The “elite” core of the defending units was made up by 1.500 pupils of the Schule V für Fahnenjunker der Infanterie Posen (School V for infantry officer candidates Posen). The “pupils” were Wehrmacht NCOs who had earned their rights to become officers by distinguished service, bravery and/or their experience. In it grizzled Veterans shared rooms and benches with Junkers half their age. A mixed bunch, but being experienced and motivated a fundamental core of the defenders. Just before the battle all pupils were promoted to the rank of Leutnant (Lieutenant). During the battle they were put in command of companies, platoons and squads. Others acted as tactical advisors and were a welcome addition to the cities military command structure. Due to its fighting capacity Kampfgruppe (Battlegroup) Lenzer was another pillar of Poznans defences. Named after its commander Obersturmbannführer Wilhelm Lenzer is was made up from various Waffen-SS units that were inside the city when it was declared a fortress. Heavy firepower was provided by eight Flak batteries that were stationed inside the city. The reminder was made up by scattered elements of regular army formations, Policemen, five batallions of Landesschützen, a Volkssturm Batallion, Railway workers, Firemen and other service branches.

Posen2

This colorful mix of units had access to up to (actual number is unkown) 30 StuG assault guns (StuG IIIs and StuG IVs destined to be delivered to Sturmgeschütz-Ersatz-und Ausbildungs-Abteilung 500),  two Panthers (Panzer V) and one Tiger (Panzer VI) and a unknown number of self propelled Flak guns (mostly dual or quad 20mm guns). Artillery support was provided by eight batteries of Fortress artillery.

As I said, the actual number of Sturmgeschütze is unknown the only thing I know for sure is that there was at least one battery of SP Guns (StuG) of Sturmgeschütz-Ersatz-und Ausbildungs-Abteilung 500 operating close to and within the city (One Batterie = 10 assault guns).

The list below compiled by the Association of former Posen fighters is probably the closest we can get to the truth.

  • Schule V für Fahnenjunker der Infanterie Posen
  • Sturmgeschütz-Ersatz-und Ausbildungs-Abteilung 500
  • SS-Kampfgruppe des Obersturmbannführers Lenzer
  • Landesschützenbataillon 312
  • Landesschützenbataillon 475
  • Landesschützenbataillon 647
  • Landesschützen-Ers.- und Ausb.-Bataillon 21
  • Standort-Bataillon z.B.V. Posen
  • Festungs-Infanterie-Bataillon 1446
  • Festungs-MG-Bataillon 82
  • Parts of MG-Bataillon 83 (Hptm.

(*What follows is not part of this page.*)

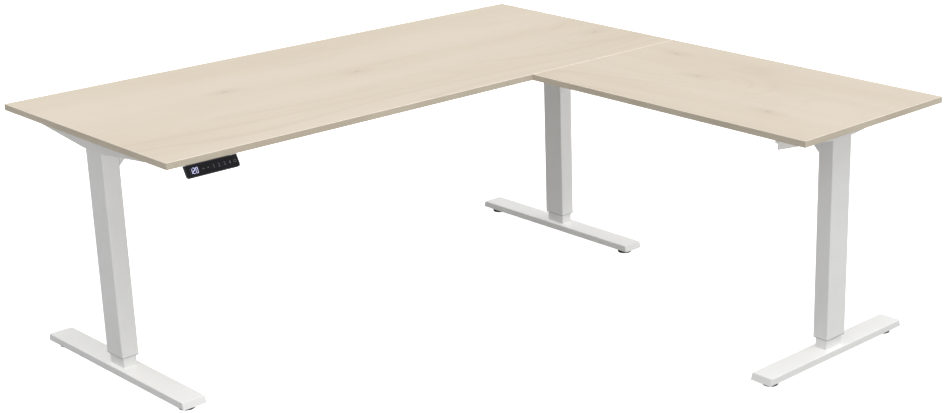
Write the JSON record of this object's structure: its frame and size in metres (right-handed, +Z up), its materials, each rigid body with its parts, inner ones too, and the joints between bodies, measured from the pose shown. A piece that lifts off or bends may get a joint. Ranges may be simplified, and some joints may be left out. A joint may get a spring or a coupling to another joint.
{
  "type": "height adjustable corner desk",
  "caption": "L-shaped electric sit-stand desk: pale wood-look top with a return, telescopic white columns on flat T feet, black touch handset.",
  "frame": {"origin": "on the floor, under the middle of the whole desk", "axes": "+X along the main top to the end that carries the return, +Y to the back of the main top, +Z up"},
  "size_m": [1.8, 1.802, 0.715],
  "materials": {
    "desktop_decor": "matte",
    "edge_decor": "matte",
    "powder_coat": "satin",
    "zinc_steel": "satin",
    "bright_steel": "satin",
    "cast_alloy": "matte",
    "motor_black": "satin",
    "guide_grey": "matte",
    "glide_black": "matte",
    "box_black": "matte",
    "socket_black": "matte",
    "handset_black": "matte",
    "handset_gloss": "gloss"
  },
  "bodies": {
    "left_base": {"left_foot_beam": "powder_coat", "left_inner_tube": "powder_coat", "left_push_tube": "bright_steel", "left_foot_bolts": "zinc_steel"},
    "left_glide_a": {"left_glide_a": "glide_black"},
    "left_glide_b": {"left_glide_b": "glide_black"},
    "left_spindle": {"left_spindle": "bright_steel"},
    "left_worm": {"left_worm": "bright_steel"},
    "corner_base": {"corner_foot_beam": "powder_coat", "corner_inner_tube": "powder_coat", "corner_push_tube": "bright_steel", "corner_foot_bolts": "zinc_steel"},
    "corner_glide_a": {"corner_glide_a": "glide_black"},
    "corner_glide_b": {"corner_glide_b": "glide_black"},
    "corner_spindle": {"corner_spindle": "bright_steel"},
    "corner_worm": {"corner_worm": "bright_steel"},
    "return_base": {"return_foot_beam": "powder_coat", "return_inner_tube": "powder_coat", "return_push_tube": "bright_steel", "return_foot_bolts": "zinc_steel"},
    "return_glide_a": {"return_glide_a": "glide_black"},
    "return_glide_b": {"return_glide_b": "glide_black"},
    "return_spindle": {"return_spindle": "bright_steel"},
    "return_worm": {"return_worm": "bright_steel"},
    "top": {"left_outer_tube": "powder_coat", "left_gearbox": "cast_alloy", "left_motor": "motor_black", "left_motor_housing": "powder_coat", "left_side_bracket": "powder_coat", "corner_outer_tube": "powder_coat", "corner_gearbox": "cast_alloy", "corner_motor": "motor_black", "corner_motor_housing": "powder_coat", "corner_side_bracket": "powder_coat", "return_outer_tube": "powder_coat", "return_gearbox": "cast_alloy", "return_motor": "motor_black", "return_motor_housing": "powder_coat", "return_side_bracket": "powder_coat", "guide_rings": "guide_grey", "main_rail_left": "powder_coat", "main_rail_right": "powder_coat", "main_rail_insert": "zinc_steel", "return_rail_front": "powder_coat", "return_rail_rear": "powder_coat", "return_rail_insert": "zinc_steel", "rail_joint_bracket": "powder_coat", "frame_bolts": "zinc_steel", "rail_clamp_screws": "zinc_steel", "seam_plates": "zinc_steel", "wood_screws": "zinc_steel", "main_desktop": "desktop_decor", "main_edge_band": "edge_decor", "return_desktop": "desktop_decor", "return_edge_band": "edge_decor", "control_box_base": "box_black", "control_box_cover": "box_black", "control_box_sockets": "socket_black", "handset_housing": "handset_black", "handset_panel": "handset_gloss"}
  },
  "joints": [
    {"name": "lift", "type": "slide", "parent": "left_base", "child": "top", "axis": [0, 0, 1], "range_m": [0, 0.485]},
    {"name": "corner_lift", "type": "slide", "parent": "top", "child": "corner_base", "axis": [0, 0, -1], "range_m": [0, 0.485]},
    {"name": "return_lift", "type": "slide", "parent": "top", "child": "return_base", "axis": [0, 0, -1], "range_m": [0, 0.485]},
    {"name": "left_spindle_turn", "type": "hinge", "parent": "top", "child": "left_spindle", "pos_m": [-0.82, 0.548, 0.668], "axis": [0, 0, 1], "range_deg": [0, 14560]},
    {"name": "left_worm_turn", "type": "hinge", "parent": "top", "child": "left_worm", "pos_m": [-0.82, 0.5653, 0.668], "axis": [1, 0, 0], "range_deg": [0, 291200]},
    {"name": "left_glide_a_screw", "type": "slide", "parent": "left_base", "child": "left_glide_a", "axis": [0, 0, -1], "range_m": [0, 0.008]},
    {"name": "left_glide_b_screw", "type": "slide", "parent": "left_base", "child": "left_glide_b", "axis": [0, 0, -1], "range_m": [0, 0.008]},
    {"name": "corner_spindle_turn", "type": "hinge", "parent": "top", "child": "corner_spindle", "pos_m": [0.82, 0.548, 0.668], "axis": [0, 0, 1], "range_deg": [0, 14560]},
    {"name": "corner_worm_turn", "type": "hinge", "parent": "top", "child": "corner_worm", "pos_m": [0.82, 0.5307, 0.668], "axis": [-1, 0, 0], "range_deg": [0, 291200]},
    {"name": "corner_glide_a_screw", "type": "slide", "parent": "corner_base", "child": "corner_glide_a", "axis": [0, 0, -1], "range_m": [0, 0.008]},
    {"name": "corner_glide_b_screw", "type": "slide", "parent": "corner_base", "child": "corner_glide_b", "axis": [0, 0, -1], "range_m": [0, 0.008]},
    {"name": "return_spindle_turn", "type": "hinge", "parent": "top", "child": "return_spindle", "pos_m": [0.592, -0.773, 0.668], "axis": [0, 0, 1], "range_deg": [0, 14560]},
    {"name": "return_worm_turn", "type": "hinge", "parent": "top", "child": "return_worm", "pos_m": [0.5747, -0.773, 0.668], "axis": [0, 1, 0], "range_deg": [0, 291200]},
    {"name": "return_glide_a_screw", "type": "slide", "parent": "return_base", "child": "return_glide_a", "axis": [0, 0, -1], "range_m": [0, 0.008]},
    {"name": "return_glide_b_screw", "type": "slide", "parent": "return_base", "child": "return_glide_b", "axis": [0, 0, -1], "range_m": [0, 0.008]}
  ],
  "couplings": [
    {"joint": "corner_lift", "follows": "lift", "ratio": 1},
    {"joint": "return_lift", "follows": "lift", "ratio": 1},
    {"joint": "left_spindle_turn", "follows": "lift", "rad_per_m": 523.6},
    {"joint": "left_worm_turn", "follows": "lift", "rad_per_m": 10472},
    {"joint": "corner_spindle_turn", "follows": "lift", "rad_per_m": 523.6},
    {"joint": "corner_worm_turn", "follows": "lift", "rad_per_m": 10472},
    {"joint": "return_spindle_turn", "follows": "lift", "rad_per_m": 523.6},
    {"joint": "return_worm_turn", "follows": "lift", "rad_per_m": 10472}
  ]
}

Krack)
  • Füsilier-Kp. Wehrkreis III
  • 1.-12. Versprengten-Kp. (12 coys of scattered soldiers)
  • Festungs-Artillerie Gruppe West
  • Festungs-Artillerie Gruppe Ost
  • Festungs-Pionier-Kompanie 66
  • Festungs-Pak-Abteilung 102
  • Pak-Aufstellungsstab Lippolt
  • Teile Festungs-Flak-Abteilung 829 (Heer)
  • Flak-Abteilung Stüwe (Luftwaffe)
  • Weitere Flak-Einheiten (various Flak units)
  • Dolmetscher-Ers.-und Ausb.-Abteilung XXI
  • Five Alarm Batallions:
  • Flieger-Ers.-u.Ausb.-Bataillon 1 Posen
  • Flieger-Bewährungs-Btl., Auffangstab Luftwaffe
  • Polizeiverbände Posen, incl. Feuerschutzpolizei
  • 1 Volkssturm-Bataillon (Götze), 2 Nachschub-Kompanien
  • Werkschutz Fokke-Wulf, Werkschutz DWM, Teile Stalag (Factory Industrial Security, Focke Wulf Works)
  • 1 techn. Kompanie, Sammel San-Park, Zentral-Ambulanz
  • Wehrmacht-Übernachtungsheim und weitere Splittereinheiten (Wehrmachts Hostel personnel)
  • Bewaffnete Eisenbahnerverbände (armed railway workers)
  • Flak-Untergruppe Kurth, Adj. Schulz
  • Schw.Fflak, Abt. 216/2 Hptm. Küster

The defenders made use of some of the surviving Festung Posen fortifications that had been built during Prussian rule in the 19th century. The Fort Winiary citadel stood on a hill to the north of the city centre. Around the perimeter of the city were 18 massively built forts, spaced at intervals of about 2 kilometres in a ring with a radius of about 5 kilometres. General Chuikov described the forts as

. . . underground structures each with several storeys, the whole projecting above the surrounding terrain. Only a mound was visible above ground — the layer of earth covering the rest. Each fort was ringed by a ditch ten metres wide and eight metres deep, with walls revetted with brickwork. Across the ditch was a bridge, leading to one of the upper storeys. Among the forts, to the rear, there were one-storey brick bunkers. These were clad in concrete almost a full metre thick, and were used as stores. The upper works of the forts were sufficiently strong to provide reliable protection against heavy artillery fire. . . . the enemy would be able to direct fire of all kinds against us both on the approaches to the forts and within them, on the rampart. The embrasures were such that flanking fire from rifles and machine-guns could be directed from them.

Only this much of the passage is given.